There's no excuse for letting that momentum wane, although there is a reason: Just as I can become extremely disheartened by the general apathy among American voters, I became very disillusioned over the next couple of decades by the apathy of gay and lesbian people younger than myself. They took what freedom they had for granted; that things had ever been different was as inconceivable to them just as it had been (and to some degree, still is) inconceivable to me that a person could be thrown in jail just for
being gay (as opposed to being "caught in the act").
Again, that's no excuse; no one has a right to blame anyone else for failing to rally. But it is a reason. I was frustrated; how could these kids not appreciate about their own cultural heritage? How could they be so brazen as to actually roll their eyes at me when I expressed shock at their ignorance about Harry Hay, or the Daughters of Bilitis? I felt there was no one to carry on the legacy.
Oh, there were exceptions: Angry gay Gen-Xers formed such groups as ACT/UP and Queer Nation. But such groups were a foreign breed to many of us; they were on the the fringe of gay society, their activities far removed from our candlelight vigils and Take Back the Night marches. We didn't know what to do with them, and many of us wished they would shut up and go away -- not in order to preserve the status quo, but because they made us "look bad." After all, it was an ACT/UP sit-in (or two) in a church that provoked some crackpot fundy (I think it was Falwell) to claim that gays were storming churches and "throwing AIDS-tainted blood" in the faces of ministers. (Which they weren't, of course.)
(We didn't have much use for the Lesbian Mafia either -- an older, more established group, but just as shocking at the time as ACT/UP was later -- mainly because they kept insisting that feminism
was lesbianism.)
What a cop-out. We were no better than the LGBTs who wish drag queens would stop being so "flamboyant," because that's not the image they want the general public to see... when it was a bunch of screaming drag queens who made Stonewall happen in the first place!
And this is the way we thank them?
Today, I think ACT/UP and QN may have just been ahead of their time.
Today, I am experiencing deja vu. Today, it feels a like 1977 all over again.
Lawrence v. Texas aside (and who knows how long that will last?), we've had our asses kicked three ways this side of hell, most severely in 2004, with the sweeping anti-gay measures passed in 11 states. (The only thing that surprises me about yesterday's hateful marriage ban in Texas is that it didn't happen sooner.) Before that, it was Proposition 22 in California... the adoption ban in Florida... the ban on all legally-binding contracts in Virginia... and of course, we're still staring down the barrel of the FMA. I won't go into all the ways they've tried to legislate us out of existence -- that would take a book -- and anyway, I don't need to educate most people who've read this far.
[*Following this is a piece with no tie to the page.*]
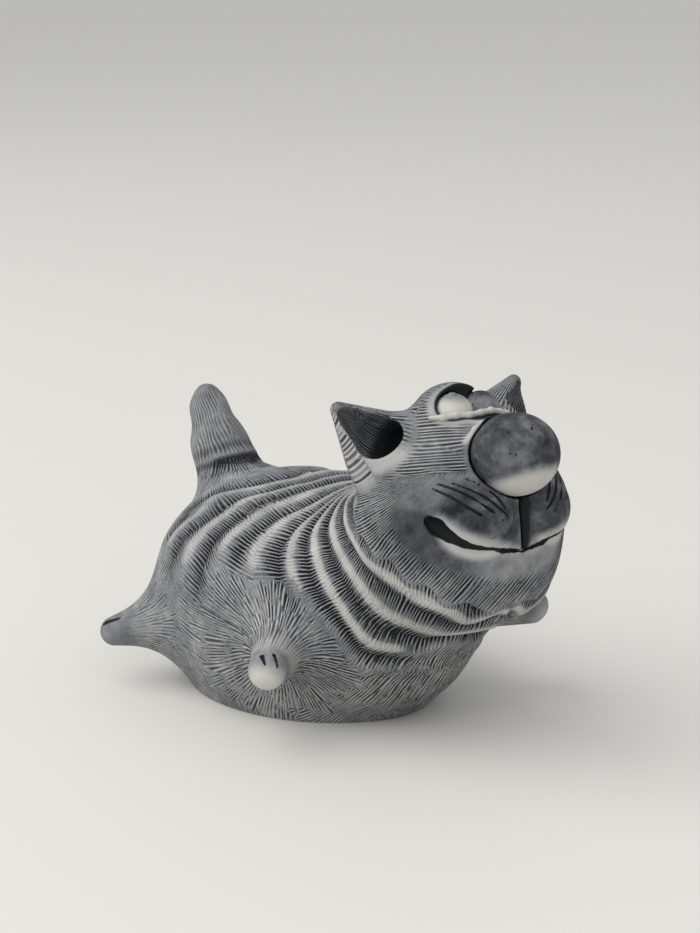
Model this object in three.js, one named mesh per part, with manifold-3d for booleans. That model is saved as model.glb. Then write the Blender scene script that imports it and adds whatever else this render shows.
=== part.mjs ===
// A small cast figurine of a fat cartoon cat lying on its belly with the head raised.
// Millimetres, +Z up. The cat looks along -Y, its left side is +X, and the origin is the
// middle of the flat underside. The figure is rigid: no piece moves against another.
import * as THREE from "three";
import { mergeVertices } from "three/addons/utils/BufferGeometryUtils.js";
import Module from "manifold-3d";

const wasm = await Module();
wasm.setup();

// ---------------------------------------------------------------- driving dimensions
const GAP = 0.3; // clearance between pieces that sit against each other

const BODY_LENGTH = 50; // belly, front to back
const BODY_WIDTH = 41;
const BACK_HEIGHT = 31; // floor to the top of the back
const BELLY_LEVEL = 15.5; // height of the widest belly line
const BELLY_DROP = 25.5; // depth of the belly curve that the flat base cuts off

const HEAD_WIDTH = 30;
const HEAD_FORWARD = 29.5; // head centre ahead of the base centre
const HEAD_HEIGHT = 31; // head centre above the floor
const NECK_WIDTH = 30.4;

const TAIL_HEIGHT = 39.5; // floor to the tip of the tail
const TAIL_BASE_RADIUS = 5.2;
const PAW_REACH = 25.5; // paw tips, sideways from the middle
const EAR_SPREAD = 31.6; // between the ear tips
const EAR_HEIGHT = 46.9; // floor to the ear tips
const NOSE_WIDTH = 11.8;
const EYE_DIAMETER = 5.4;
const SMILE_WIDTH = 21; // between the corners of the mouth
const TOE_SLIT = { width: 0.5, depth: 1 };
const PUPIL_RADIUS = 0.5;

const FOLDS = 11; // rings of skin between the chin and the tail
const FOLD_DEPTH = 0.7;
const SADDLE = { forward: 6, height: 36.5 }; // the folds fan out from here, over the nape
const FIRST_FOLD = -37; // degrees, under the chin
const LAST_FOLD = -170; // degrees, at the root of the tail

// ---------------------------------------------------------------- colours
const PAINT = {
  coat: { color: 0x7f8184, roughness: 0.82, metalness: 0 },
  face: { color: 0x86888b, roughness: 0.8, metalness: 0 },
  bare: { color: 0xc9c8c2, roughness: 0.78, metalness: 0 },
  slate: { color: 0x5a5c61, roughness: 0.76, metalness: 0 },
};

// ---------------------------------------------------------------- placing and fields
// A point given as ahead of, to the cat's right of and above the base centre.
function at(forward, right, height) {
  return new THREE.Vector3(-right, -forward, height);
}

// Distance to an ellipsoid; its lower half may be deeper than its upper half.
function ball(centre, forward, side, up, down = up) {
  return (p) => {
    const x = (p.x - centre.x) / side;
    const y = (p.y - centre.y) / forward;
    const rise = p.z > centre.z ? up : down;
    const z = (p.z - centre.z) / rise;
    const k = Math.hypot(x, y, z);
    const slope = Math.hypot(x / side, y / forward, z / rise);
    return slope > 0 ? (k * (k - 1)) / slope : -Math.min(forward, side, up);
  };
}

// Distance to a cone with round ends.
function roundCone(a, b, radiusA, radiusB) {
  const axis = b.clone().sub(a);
  const length = axis.length();
  axis.divideScalar(length);
  const taper = (radiusA - radiusB) / length;
  const spread = Math.sqrt(Math.max(0, 1 - taper * taper));
  return (p) => {
    const off = p.clone().sub(a);
    const along = off.dot(axis);
    const across = Math.sqrt(Math.max(0, off.lengthSq() - along * along));
    const shifted = along - (across * taper) / Math.max(spread, 1e-6);
    const t = Math.min(length, Math.max(0, shifted));
    return Math.hypot(across, along - t) - (radiusA + (radiusB - radiusA) * (t / length));
  };
}

// Two fields joined with a fillet of the given size.
function blend(f, g, fillet) {
  return (p) => {
    const a = f(p);
    const b = g(p);
    const h = Math.max(0, fillet - Math.abs(a - b)) / fillet;
    return Math.min(a, b) - (h * h * fillet) / 4;
  };
}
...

And when we they can't get to us through elections or the courts, they make it personal. Matt, Gwen, Sakia, Rashawn, Octavia, Scotty, Billy Jack, Richie, Wanda, Fannyann, Gary & Win... You know the names.
It's enough to make a person give up, crawl into a hole, and just hope they don't find you.
But that's not what's happening. What's happening is that I'm feeling a "mad as hell" undercurrent brewing, the likes of which I haven't felt in more than a quarter-century.
Did I say "undercurrent"? I should have said "riptide."
I haven't read DU religiously lately (life sometimes gets in the way), but when I finally dug deep into all the posts I'd missed here in the GLBT forum, my deja vu was triggered again.
The groundswell is evident here, too:
http://www.democraticunderground.com/discuss/duboard.php?az=view_all&address=221x19574http://www.democraticunderground.com/discuss/duboard.php?az=view_all&address=221x19629http://www.democraticunderground.com/discuss/duboard.php?az=view_all&address=221x19666I've lived my philosphy of nonviolence all my life, and I'm not advocating violence now (or ever).
But this anger I see coming out here (regardless of what I agree with, or not) stirs something in me I haven't felt in decades. It's a combination of excitement, hope, and fear about the consequences.
What can we make of the revival of the anti-gay climate in this country? Was it spurred by our inistence to be treated like human beings, or is our renewed demand for equality spurred by the political seduction of the Radical Religious Right?
Or does it matter?
The bottom line is, it's coming to a head again -- but I believe this wave dwarfs anything I saw in the '70s. It's here, whether we want it or not. We are cornered. And what does any animal do when cornered?
I have a feeling we're mad as hell again -- and some of us are not going to take it anymore.